**Given records**:
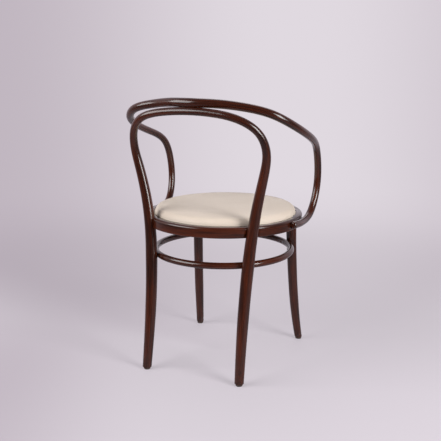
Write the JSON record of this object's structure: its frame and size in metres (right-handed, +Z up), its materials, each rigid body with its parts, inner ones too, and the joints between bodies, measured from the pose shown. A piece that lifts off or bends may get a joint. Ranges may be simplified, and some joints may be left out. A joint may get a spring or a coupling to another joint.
{
  "type": "armchair",
  "caption": "bentwood armchair with a looped back, a one-piece bow for top rail and arms, and a round leather-covered seat pad",
  "frame": {"origin": "on the floor, under the middle of the chair's bounding box", "axes": "+Z up; the sitter faces -Y; +X is the sitter's left; the middle plane is YZ"},
  "size_m": [0.5414, 0.4614, 0.7754],
  "materials": {
    "walnut_stain": "beech bent by steam, stained dark walnut brown, satin lacquer",
    "cream_leather": "smooth cream leather, very fine grain, matt to satin",
    "foam": "open-cell polyurethane foam, hidden in the cover",
    "plywood": "birch plywood, raw, sanded",
    "black_cloth": "black non-woven bottom cloth, matt",
    "brown_plastic": "dark brown polyamide, moulded, matt",
    "zinc_steel": "zinc-plated steel, satin"
  },
  "bodies": {
    "root": {"seat_ring": "walnut_stain", "back_hoop": "walnut_stain", "arm_bow": "walnut_stain", "front_leg_left": "walnut_stain", "front_leg_right": "walnut_stain", "leg_ring": "walnut_stain", "seat_cover": "cream_leather", "seat_foam": "foam", "seat_panel": "plywood", "bottom_cloth": "black_cloth", "glide_front_left": "brown_plastic", "glide_front_right": "brown_plastic", "glide_rear_left": "brown_plastic", "glide_rear_right": "brown_plastic", "glide_nails": "zinc_steel", "leg_ring_screws": "zinc_steel", "arm_end_screws": "zinc_steel", "arm_top_screws": "zinc_steel", "panel_screws": "zinc_steel", "hoop_screws": "zinc_steel", "hoop_screw_washers": "zinc_steel", "cover_staples": "zinc_steel"}
  },
  "joints": []
}
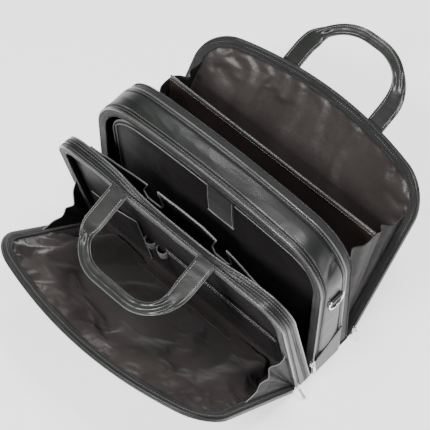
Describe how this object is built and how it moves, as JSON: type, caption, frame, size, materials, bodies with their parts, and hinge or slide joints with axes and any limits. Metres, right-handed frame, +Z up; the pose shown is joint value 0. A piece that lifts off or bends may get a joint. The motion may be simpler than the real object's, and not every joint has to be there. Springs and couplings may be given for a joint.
{
  "type": "leather briefcase",
  "caption": "Leather laptop bag standing wide open, with a hinged organiser section, fold-down front panel, file divider, fold-back rear panel and strap handles.",
  "frame": {"origin": "on the underside of the main body's base, midway across the bag", "axes": "+Z up, +X to the bag's right seen from the front, -Y towards the front panel"},
  "size_m": [0.4766, 0.6313, 0.317],
  "materials": {
    "leather": "smooth, soft gloss",
    "lining": "satin nylon",
    "divider_hide": "matt",
    "zip_tape": "ribbed",
    "stiffener": "matt",
    "nickel": "polished"
  },
  "bodies": {
    "main_body": {"main_base": "leather", "base_board": "stiffener", "rear_base": "leather", "main_band": "leather", "main_lining": "lining", "main_front_piping": "leather", "main_rear_piping": "leather", "laptop_zip_tape_rear": "zip_tape", "rear_zip_tape_main": "zip_tape", "laptop_back_wall": "lining", "laptop_sleeve": "lining", "laptop_strap": "leather", "d_ring_tab_left": "leather", "d_ring_tab_right": "leather", "inner_rear_gusset_left": "lining", "inner_rear_gusset_right": "lining"},
    "front_section": {"section_base": "leather", "section_band": "leather", "section_lining": "lining", "section_front_piping": "leather", "section_rear_piping": "leather", "front_zip_tape_section": "zip_tape", "laptop_zip_tape_front": "zip_tape", "organiser_wall": "lining", "notched_pocket": "lining", "slip_pocket": "lining", "organiser_zip_pocket": "lining", "pen_loop_1": "zip_tape", "pen_loop_2": "zip_tape", "front_gusset_left": "lining", "front_gusset_right": "lining"},
    "front_panel": {"front_panel_leather": "leather", "front_panel_foam": "stiffener", "front_panel_lining": "lining", "front_panel_piping": "leather", "front_panel_zip_tape": "zip_tape"},
    "file_divider": {"file_divider": "divider_hide", "divider_binding": "leather", "outer_rear_gusset_left": "lining", "outer_rear_gusset_right": "lining"},
    "rear_panel": {"rear_panel_leather": "leather", "rear_panel_foam": "stiffener", "rear_panel_lining": "lining", "rear_panel_piping": "leather", "rear_panel_zip_tape": "zip_tape", "rear_handle_patch_left": "leather", "rear_handle_patch_right": "leather"},
    "front_handle": {"front_handle": "leather"},
    "rear_handle": {"rear_handle": "leather"},
    "d_ring_left": {"d_ring_left": "nickel"},
    "d_ring_right": {"d_ring_right": "nickel"},
    "laptop_zip_slider_right": {"laptop_zip_slider_right": "nickel"},
    "laptop_zip_pull_right": {"laptop_zip_pull_right": "nickel"},
    "front_zip_slider_left": {"front_zip_slider_left": "nickel"},
    "front_zip_pull_left": {"front_zip_pull_left": "nickel"},
    "front_zip_slider_right": {"front_zip_slider_right": "nickel"},
    "front_zip_pull_right": {"front_zip_pull_right": "nickel"},
    "rear_zip_slider_right": {"rear_zip_slider_right": "nickel"},
    "rear_zip_pull_right": {"rear_zip_pull_right": "nickel"}
  },
  "joints": [
    {"name": "section_hinge", "type": "hinge", "parent": "main_body", "child": "front_section", "pos_m": [0, -0.0455, 0.001], "axis": [-1, 0, 0], "range_deg": [0, 8.5]},
    {"name": "front_panel_hinge", "type": "hinge", "parent": "front_section", "child": "front_panel", "pos_m": [0, -0.079, 0.004], "axis": [-1, 0, 0], "range_deg": [0, 31], "deforming": ["front_gusset_left", "front_gusset_right"]},
    {"name": "front_handle_hinge", "type": "hinge", "parent": "front_section", "child": "front_handle", "pos_m": [0, -0.13575, 0.285], "axis": [-1, 0, 0], "range_deg": [0, 100]},
    {"name": "file_divider_hinge", "type": "hinge", "parent": "main_body", "child": "file_divider", "pos_m": [0, 0.038, 0.002], "axis": [1, 0, 0], "range_deg": [0, 16.5], "deforming": ["inner_rear_gusset_left", "inner_rear_gusset_right"]},
    {"name": "rear_panel_hinge", "type": "hinge", "parent": "file_divider", "child": "rear_panel", "pos_m": [0, 0.038, 0.002], "axis": [1, 0, 0], "range_deg": [0, 16.5], "deforming": ["outer_rear_gusset_left", "outer_rear_gusset_right"]},
    {"name": "rear_handle_hinge", "type": "hinge", "parent": "rear_panel", "child": "rear_handle", "pos_m": [0, 0.22633, 0.2306], "axis": [1, 0, 0], "range_deg": [-86, 74]},
    {"name": "d_ring_left_hinge", "type": "hinge", "parent": "main_body", "child": "d_ring_left", "pos_m": [-0.2196, -0.015, 0.203], "axis": [0, 1, 0], "range_deg": [0, 140]},
    {"name": "d_ring_right_hinge", "type": "hinge", "parent": "main_body", "child": "d_ring_right", "pos_m": [0.2196, -0.015, 0.203], "axis": [0, -1, 0], "range_deg": [0, 140]},
    {"name": "laptop_zip_slide_right", "type": "slide", "parent": "main_body", "child": "laptop_zip_slider_right", "axis": [0, 0, 1], "range_m": [0, 0.13]},
    {"name": "laptop_zip_pull_hinge_right", "type": "hinge", "parent": "laptop_zip_slider_right", "child": "laptop_zip_pull_right", "pos_m": [0.2235, -0.0525, 0.052], "axis": [0, -1, 0], "range_deg": [0, 90]},
    {"name": "front_zip_slide_left", "type": "slide", "parent": "front_section", "child": "front_zip_slider_left", "axis": [0, -0.1867, 0.9824], "range_m": [0, 0.13]},
    {"name": "front_zip_pull_hinge_left", "type": "hinge", "parent": "front_zip_slider_left", "child": "front_zip_pull_left", "pos_m": [-0.2235, -0.084, 0.022], "axis": [0, 1, 0], "range_deg": [0, 58]},
    {"name": "front_zip_slide_right", "type": "slide", "parent": "front_section", "child": "front_zip_slider_right", "axis": [0, -0.1867, 0.9824], "range_m": [0, 0.13]},
    {"name": "front_zip_pull_hinge_right", "type": "hinge", "parent": "front_zip_slider_right", "child": "front_zip_pull_right", "pos_m": [0.2235, -0.084, 0.022], "axis": [0, -1, 0], "range_deg": [0, 58]},
    {"name": "rear_zip_slide_right", "type": "slide", "parent": "main_body", "child": "rear_zip_slider_right", "axis": [0, -0.0659, 0.9978], "range_m": [0, 0.13]},
    {"name": "rear_zip_pull_hinge_right", "type": "hinge", "parent": "rear_zip_slider_right", "child": "rear_zip_pull_right", "pos_m": [0.2235, 0.045, 0.026], "axis": [0, -1, 0], "range_deg": [0, 76]}
  ],
  "couplings": [
    {"joint": "front_handle_hinge", "follows": "front_panel_hinge", "ratio": 3.2},
    {"joint": "file_divider_hinge", "follows": "rear_panel_hinge", "ratio": 1}
  ]
}
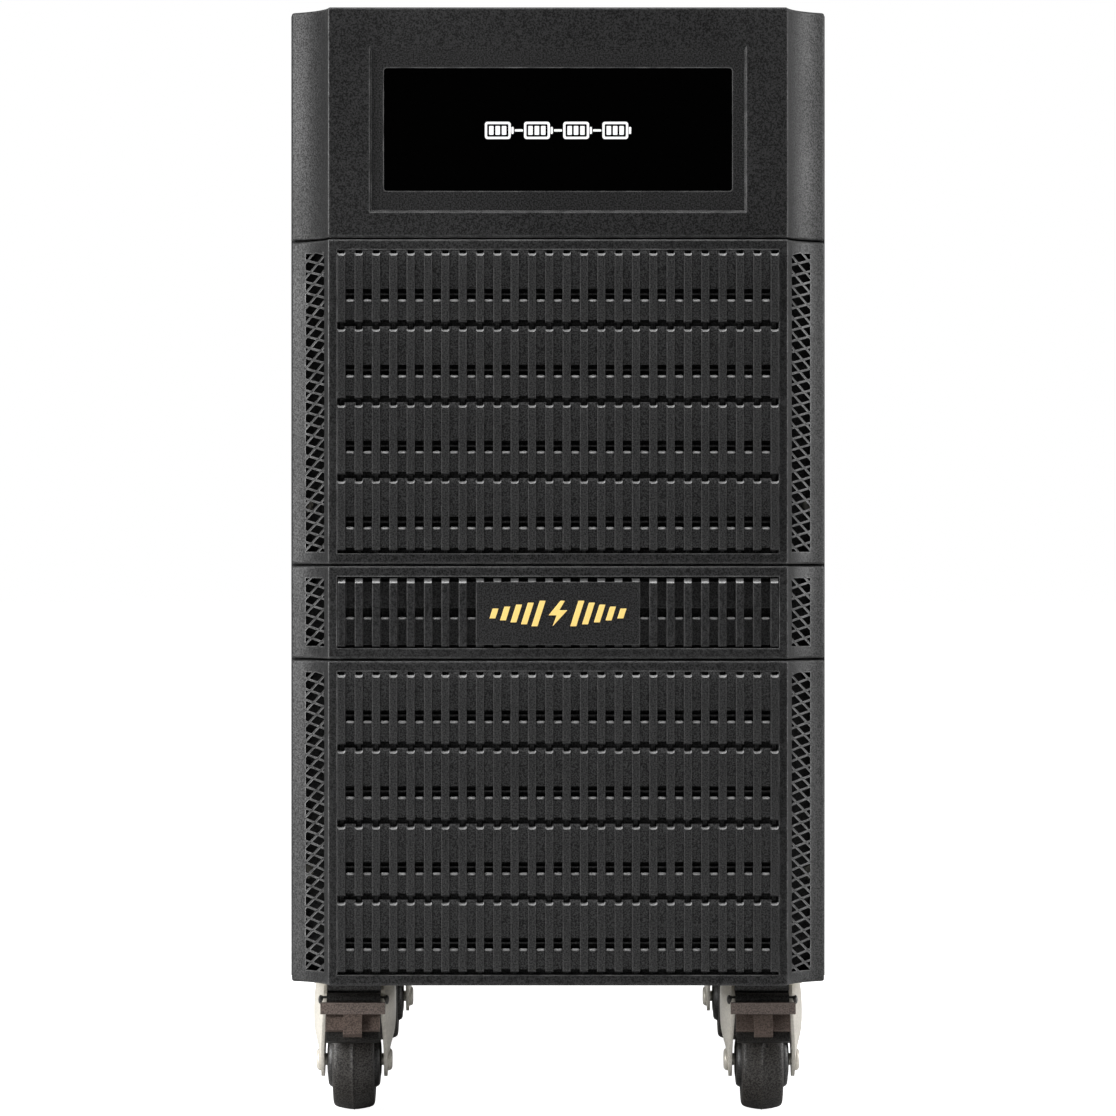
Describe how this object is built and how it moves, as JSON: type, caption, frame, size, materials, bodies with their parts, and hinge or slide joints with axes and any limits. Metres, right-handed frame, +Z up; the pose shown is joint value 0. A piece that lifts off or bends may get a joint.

**Goal of the exercise**: Select all lines with the word "piece" from the entries above.

**Result of this exercise**:
Write the JSON record of this object's structure: its frame and size in metres (right-handed, +Z up), its materials, each rigid body with its parts, inner ones too, and the joints between bodies, measured from the pose shown. A piece that lifts off or bends may get a joint. Ranges may be simplified, and some joints may be left out. A joint may get a spring or a coupling to another joint.
  "caption": "bentwood armchair with a looped back, a one-piece bow for top rail and arms, and a round leather-covered seat pad",
Describe how this object is built and how it moves, as JSON: type, caption, frame, size, materials, bodies with their parts, and hinge or slide joints with axes and any limits. Metres, right-handed frame, +Z up; the pose shown is joint value 0. A piece that lifts off or bends may get a joint. The motion may be simpler than the real object's, and not every joint has to be there. Springs and couplings may be given for a joint.
Describe how this object is built and how it moves, as JSON: type, caption, frame, size, materials, bodies with their parts, and hinge or slide joints with axes and any limits. Metres, right-handed frame, +Z up; the pose shown is joint value 0. A piece that lifts off or bends may get a joint.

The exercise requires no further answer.